Given exercise:
Everything from the line containing "The three.js and" through the line containing "BUCKLE_LENGTH = 15.0" must be quoted exactly; everything else is left out.

Data in this exercise:
○ ○ ○

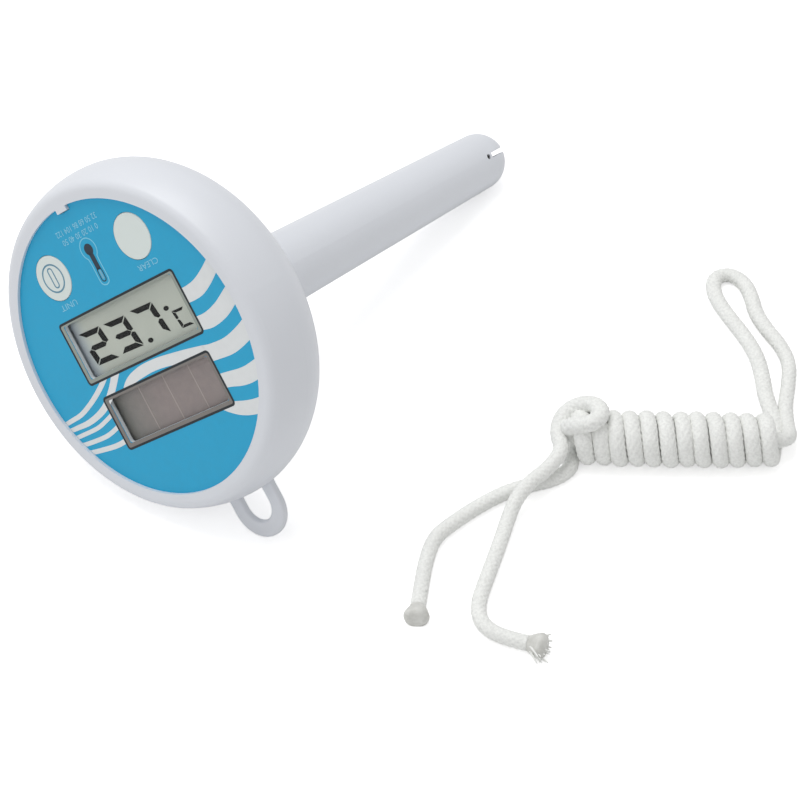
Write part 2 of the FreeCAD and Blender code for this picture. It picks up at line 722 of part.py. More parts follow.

○ ○ ○

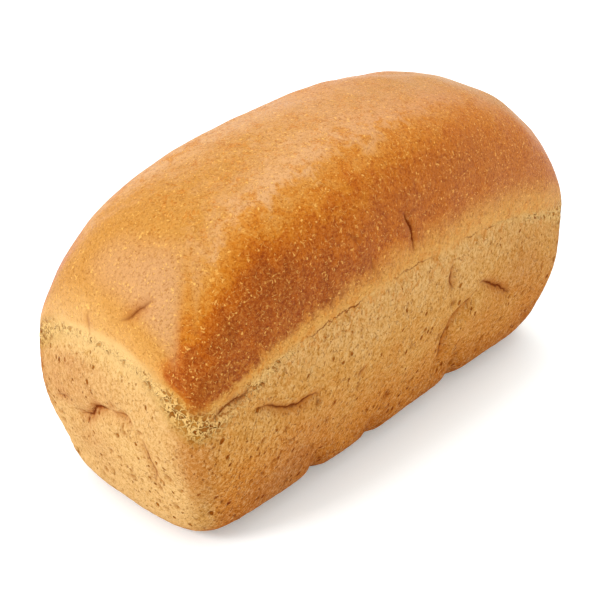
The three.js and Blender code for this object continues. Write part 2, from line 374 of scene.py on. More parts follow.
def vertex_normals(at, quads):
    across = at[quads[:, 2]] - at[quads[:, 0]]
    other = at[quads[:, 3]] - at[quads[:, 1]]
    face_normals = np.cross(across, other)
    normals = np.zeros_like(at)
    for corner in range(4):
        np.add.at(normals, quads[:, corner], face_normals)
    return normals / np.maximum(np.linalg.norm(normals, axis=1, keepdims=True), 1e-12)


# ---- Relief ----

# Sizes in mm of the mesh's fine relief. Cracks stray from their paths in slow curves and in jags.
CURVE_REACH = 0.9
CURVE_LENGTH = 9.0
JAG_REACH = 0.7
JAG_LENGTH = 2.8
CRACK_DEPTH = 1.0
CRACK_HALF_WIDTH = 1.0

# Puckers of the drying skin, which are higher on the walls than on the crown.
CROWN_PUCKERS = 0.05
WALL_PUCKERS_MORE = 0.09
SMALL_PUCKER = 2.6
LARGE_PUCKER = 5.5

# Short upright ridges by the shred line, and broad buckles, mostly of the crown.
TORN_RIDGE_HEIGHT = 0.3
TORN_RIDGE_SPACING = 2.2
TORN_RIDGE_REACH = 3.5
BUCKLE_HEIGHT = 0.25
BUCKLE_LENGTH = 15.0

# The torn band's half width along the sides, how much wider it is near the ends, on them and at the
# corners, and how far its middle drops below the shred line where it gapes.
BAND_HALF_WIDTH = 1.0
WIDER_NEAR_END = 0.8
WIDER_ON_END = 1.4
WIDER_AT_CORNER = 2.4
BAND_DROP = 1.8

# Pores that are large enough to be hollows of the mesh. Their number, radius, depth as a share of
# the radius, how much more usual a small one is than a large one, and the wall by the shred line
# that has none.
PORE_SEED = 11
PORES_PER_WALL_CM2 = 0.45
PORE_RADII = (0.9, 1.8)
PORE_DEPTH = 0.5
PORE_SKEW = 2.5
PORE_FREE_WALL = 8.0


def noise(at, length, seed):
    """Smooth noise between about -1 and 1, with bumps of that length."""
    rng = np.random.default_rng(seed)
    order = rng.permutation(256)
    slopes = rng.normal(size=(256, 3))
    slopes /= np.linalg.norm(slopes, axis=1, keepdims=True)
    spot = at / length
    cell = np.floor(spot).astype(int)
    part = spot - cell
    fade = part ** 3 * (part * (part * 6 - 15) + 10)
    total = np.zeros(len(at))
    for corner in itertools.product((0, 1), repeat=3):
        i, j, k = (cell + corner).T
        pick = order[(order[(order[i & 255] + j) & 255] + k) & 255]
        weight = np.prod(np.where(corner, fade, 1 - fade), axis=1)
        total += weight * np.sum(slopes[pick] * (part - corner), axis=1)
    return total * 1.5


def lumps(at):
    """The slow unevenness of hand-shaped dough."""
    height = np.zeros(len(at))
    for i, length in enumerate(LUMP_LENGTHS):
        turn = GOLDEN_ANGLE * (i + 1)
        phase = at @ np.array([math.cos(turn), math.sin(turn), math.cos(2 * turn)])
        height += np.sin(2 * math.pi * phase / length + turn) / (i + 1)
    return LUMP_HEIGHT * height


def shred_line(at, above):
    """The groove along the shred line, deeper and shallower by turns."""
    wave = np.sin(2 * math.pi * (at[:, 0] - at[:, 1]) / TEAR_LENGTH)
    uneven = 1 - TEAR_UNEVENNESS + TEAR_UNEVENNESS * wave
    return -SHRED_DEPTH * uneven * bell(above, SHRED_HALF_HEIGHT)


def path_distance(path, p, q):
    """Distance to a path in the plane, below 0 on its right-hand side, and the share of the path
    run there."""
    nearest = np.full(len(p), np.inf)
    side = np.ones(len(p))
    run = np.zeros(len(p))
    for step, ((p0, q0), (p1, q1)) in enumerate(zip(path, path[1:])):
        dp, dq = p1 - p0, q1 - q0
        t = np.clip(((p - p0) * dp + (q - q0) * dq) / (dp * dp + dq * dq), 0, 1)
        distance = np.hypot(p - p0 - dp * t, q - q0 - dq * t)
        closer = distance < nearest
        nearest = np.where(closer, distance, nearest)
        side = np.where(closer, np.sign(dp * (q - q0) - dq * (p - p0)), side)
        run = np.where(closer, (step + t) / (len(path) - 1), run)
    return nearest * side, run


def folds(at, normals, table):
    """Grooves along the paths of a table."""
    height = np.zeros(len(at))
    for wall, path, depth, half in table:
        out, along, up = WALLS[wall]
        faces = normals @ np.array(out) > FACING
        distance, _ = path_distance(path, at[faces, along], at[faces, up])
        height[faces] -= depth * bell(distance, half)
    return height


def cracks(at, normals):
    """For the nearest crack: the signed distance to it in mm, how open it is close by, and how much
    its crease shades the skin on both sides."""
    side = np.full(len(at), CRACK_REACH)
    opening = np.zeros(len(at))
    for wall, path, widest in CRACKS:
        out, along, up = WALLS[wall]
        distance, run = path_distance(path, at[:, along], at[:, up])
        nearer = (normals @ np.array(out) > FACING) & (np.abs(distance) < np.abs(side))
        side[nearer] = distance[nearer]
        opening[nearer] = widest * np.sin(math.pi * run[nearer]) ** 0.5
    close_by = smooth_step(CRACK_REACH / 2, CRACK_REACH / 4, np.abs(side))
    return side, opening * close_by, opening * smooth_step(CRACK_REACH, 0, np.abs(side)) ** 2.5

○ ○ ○

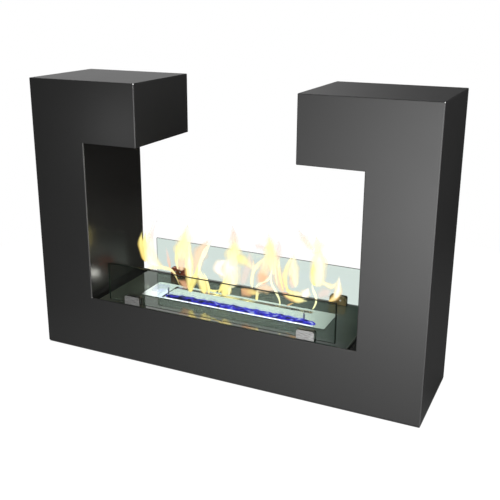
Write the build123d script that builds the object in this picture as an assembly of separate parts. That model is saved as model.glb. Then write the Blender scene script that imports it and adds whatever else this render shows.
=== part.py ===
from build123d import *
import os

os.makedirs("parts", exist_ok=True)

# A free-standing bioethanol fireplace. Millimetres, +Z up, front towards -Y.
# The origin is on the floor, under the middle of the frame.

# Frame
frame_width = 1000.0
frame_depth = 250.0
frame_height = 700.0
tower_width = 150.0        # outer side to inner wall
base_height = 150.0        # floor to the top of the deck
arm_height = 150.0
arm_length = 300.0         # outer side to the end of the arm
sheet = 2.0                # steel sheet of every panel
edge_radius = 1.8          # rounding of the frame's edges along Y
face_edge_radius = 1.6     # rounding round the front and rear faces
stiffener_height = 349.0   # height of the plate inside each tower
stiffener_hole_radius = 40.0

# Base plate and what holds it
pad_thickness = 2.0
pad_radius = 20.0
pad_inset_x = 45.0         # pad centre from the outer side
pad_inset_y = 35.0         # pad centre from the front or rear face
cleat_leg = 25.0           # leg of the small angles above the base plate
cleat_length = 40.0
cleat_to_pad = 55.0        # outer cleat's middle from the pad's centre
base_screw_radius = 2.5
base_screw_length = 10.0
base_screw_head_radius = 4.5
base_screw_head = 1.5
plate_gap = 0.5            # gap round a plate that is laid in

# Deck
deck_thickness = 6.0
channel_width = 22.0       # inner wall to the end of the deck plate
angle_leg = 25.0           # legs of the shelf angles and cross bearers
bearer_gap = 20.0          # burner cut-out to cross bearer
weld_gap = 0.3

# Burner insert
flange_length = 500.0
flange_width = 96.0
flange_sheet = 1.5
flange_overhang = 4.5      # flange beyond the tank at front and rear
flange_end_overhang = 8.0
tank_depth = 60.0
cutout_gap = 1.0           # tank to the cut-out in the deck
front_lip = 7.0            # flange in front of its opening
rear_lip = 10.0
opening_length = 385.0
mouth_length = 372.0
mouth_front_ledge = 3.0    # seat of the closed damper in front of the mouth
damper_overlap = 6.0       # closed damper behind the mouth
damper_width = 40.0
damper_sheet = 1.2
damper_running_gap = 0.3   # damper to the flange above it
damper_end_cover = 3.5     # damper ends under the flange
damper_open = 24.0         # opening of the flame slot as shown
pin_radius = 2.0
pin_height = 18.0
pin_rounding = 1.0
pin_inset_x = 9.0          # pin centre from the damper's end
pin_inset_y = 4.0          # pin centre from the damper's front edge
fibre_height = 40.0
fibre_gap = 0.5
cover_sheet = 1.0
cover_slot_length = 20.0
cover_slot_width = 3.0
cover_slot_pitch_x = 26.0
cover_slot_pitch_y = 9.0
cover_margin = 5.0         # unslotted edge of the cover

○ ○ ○

Exercise answer:
The three.js and Blender code for this object continues. Write part 2, from line 374 of scene.py on. More parts follow.
def vertex_normals(at, quads):
    across = at[quads[:, 2]] - at[quads[:, 0]]
    other = at[quads[:, 3]] - at[quads[:, 1]]
    face_normals = np.cross(across, other)
    normals = np.zeros_like(at)
    for corner in range(4):
        np.add.at(normals, quads[:, corner], face_normals)
    return normals / np.maximum(np.linalg.norm(normals, axis=1, keepdims=True), 1e-12)


# ---- Relief ----

# Sizes in mm of the mesh's fine relief. Cracks stray from their paths in slow curves and in jags.
CURVE_REACH = 0.9
CURVE_LENGTH = 9.0
JAG_REACH = 0.7
JAG_LENGTH = 2.8
CRACK_DEPTH = 1.0
CRACK_HALF_WIDTH = 1.0

# Puckers of the drying skin, which are higher on the walls than on the crown.
CROWN_PUCKERS = 0.05
WALL_PUCKERS_MORE = 0.09
SMALL_PUCKER = 2.6
LARGE_PUCKER = 5.5

# Short upright ridges by the shred line, and broad buckles, mostly of the crown.
TORN_RIDGE_HEIGHT = 0.3
TORN_RIDGE_SPACING = 2.2
TORN_RIDGE_REACH = 3.5
BUCKLE_HEIGHT = 0.25
BUCKLE_LENGTH = 15.0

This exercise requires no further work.